Methods inherited from class java.lang.Object
equals, getClass, hashCode, notify, notifyAll, toString, wait, wait, wait
 

Constructor Detail

StructureMerger

public StructureMerger(java.lang.String _filename1,
                       java.lang.String _filename2)
A constructor that sets the filenames of the inverted files to merge

Parameters:
_filename1 - the first inverted file to merge
_filename2 - the second inverted file to merge
Method Detail

setNumberOfBits

public void setNumberOfBits(int bits)
Sets the number of bits to write or read for binary encoded numbers

Parameters:
bits - the number of bits to write or read

setOutputFilename

public void setOutputFilename(java.lang.String _outputName)
Sets the output filename of the merged inverted file

Parameters:
_outputName - the filename of the merged inverted file

writePostings

public static void writePostings(int[][] postings,
                                 int firstId,
                                 BitOutputStream output,
                                 int binaryBits)
                          throws java.io.IOException
Writes the given postings to a bit file.

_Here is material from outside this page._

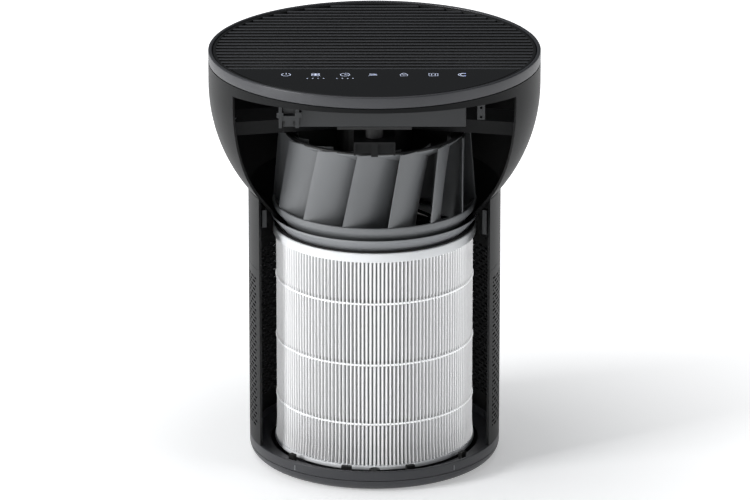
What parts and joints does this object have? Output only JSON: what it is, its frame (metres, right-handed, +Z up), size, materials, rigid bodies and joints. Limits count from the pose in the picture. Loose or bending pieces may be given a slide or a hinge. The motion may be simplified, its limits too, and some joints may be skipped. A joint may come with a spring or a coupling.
{
  "type": "air purifier",
  "caption": "Black round tower air purifier, sectioned at the front, with a wide bowl top, slatted outlet, touch panel, blower wheel and pleated ring filter.",
  "frame": {"origin": "centre of the footprint, on the floor", "axes": "+Z up along the fan axis, -Y the opened front with the touch panel, +X to the right seen from the front"},
  "size_m": [0.34, 0.34, 0.437],
  "materials": {
    "case_black": "fine moulded texture",
    "inner_black": "plain moulded",
    "panel_gloss": "polished",
    "fan_grey": "semi-matte moulded",
    "frame_grey": "semi-matte moulded",
    "filter_media": "pleated fibre sheet",
    "filter_rim": "soft moulded",
    "carbon": "granular",
    "rubber": "matte",
    "steel": "turned",
    "copper_winding": "lacquered wire",
    "board_green": "solder mask"
  },
  "bodies": {
    "housing": {"bowl_casing": "case_black", "rim_ring": "case_black", "outlet_grille": "case_black", "touch_panel": "panel_gloss", "control_box": "frame_grey", "display_board": "board_green", "power_board": "board_green", "wire_duct": "inner_black", "wire_clip": "frame_grey", "screw_tab": "frame_grey", "motor_bracket": "frame_grey", "bracket_screw_1": "steel", "bracket_screw_2": "steel", "bracket_screw_3": "steel", "bracket_screw_4": "steel", "motor_can": "inner_black", "motor_end_cap": "inner_black", "motor_stator": "copper_winding", "lower_bearing": "steel", "upper_bearing": "steel", "upper_collar": "case_black", "sensor_module": "inner_black", "intake_grille": "case_black", "base_ring": "case_black", "orifice_ring": "frame_grey", "inlet_guard": "inner_black", "cable_channel": "inner_black", "power_inlet": "inner_black", "collar_rib_left": "frame_grey", "collar_rib_right": "frame_grey", "locating_tab_left": "inner_black", "locating_tab_right": "inner_black", "front_stub": "inner_black", "cover_catch_left": "inner_black", "cover_catch_right": "inner_black"},
    "fan": {"impeller_wheel": "fan_grey", "impeller_shroud": "fan_grey", "motor_shaft": "steel", "shaft_nut": "steel", "motor_rotor": "steel"},
    "filter": {"filter_media": "filter_media", "filter_top_ring": "filter_rim", "filter_bottom_cap": "filter_rim", "carbon_sleeve": "carbon", "filter_core": "inner_black", "filter_gasket": "rubber"},
    "cover": {"cover_dish": "case_black", "foot_1": "rubber", "foot_2": "rubber", "foot_3": "rubber", "foot_4": "rubber"}
  },
  "joints": [
    {"name": "fan_spin", "type": "hinge", "parent": "housing", "child": "fan", "pos_m": [0, 0, 0.33], "axis": [0, 0, 1], "continuous": true},
    {"name": "filter_drop", "type": "slide", "parent": "housing", "child": "filter", "axis": [0, 0, -1], "range_m": [0, 0.26]},
    {"name": "cover_twist", "type": "hinge", "parent": "filter", "child": "cover", "pos_m": [0, 0, 0], "axis": [0, 0, -1], "range_deg": [0, 20]}
  ]
}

Depending on the value of the field binaryBits, this method will call the appropriate method writeToInvertedFileFields, or writeToInvertedFileNoFields.

Parameters:
postings - the postings list to write.
firstId - the first identifier to write. This can be an id plus one, or the gap of the current id and the previous one.
output - the output bit file.
Throws:
java.io.IOException

writeFieldPostings

public static void writeFieldPostings(int[][] postings,
                                      int firstId,
                                      BitOutputStream output,
                                      int binaryBits)
                               throws java.io.IOException
Writes the given postings to a bit file. This method assumes that field information is available as well.

Parameters:
postings - the postings list to write.
firstId - the first identifier to write. This can be an id plus one, or the gap of the current id and the previous one.
output - the output bit file.
Throws:
java.io.IOException

writeNoFieldPostings

public static void writeNoFieldPostings(int[][] postings,
                                        int firstId,
                                        BitOutputStream output)
                                 throws java.io.IOException
Writes the given postings to a bit file. This method assumes that field information is not available.

Parameters:
postings - the postings list to write.
firstId - the first identifier to write. This can be an id plus one, or the gap of the current id and the previous one.
output - the output bit file.
Throws:
java.io.IOException - if an error occurs during writing to a file.

mergeStructures

public void mergeStructures()
Merges the structures created by terrier.


main

public static void main(java.lang.String[] args)
Usage: java uk.ac.gla.terrier.structures.merging.StructureMerger [binary bits] [inverted file 1] [inverted file 2] [output inverted file]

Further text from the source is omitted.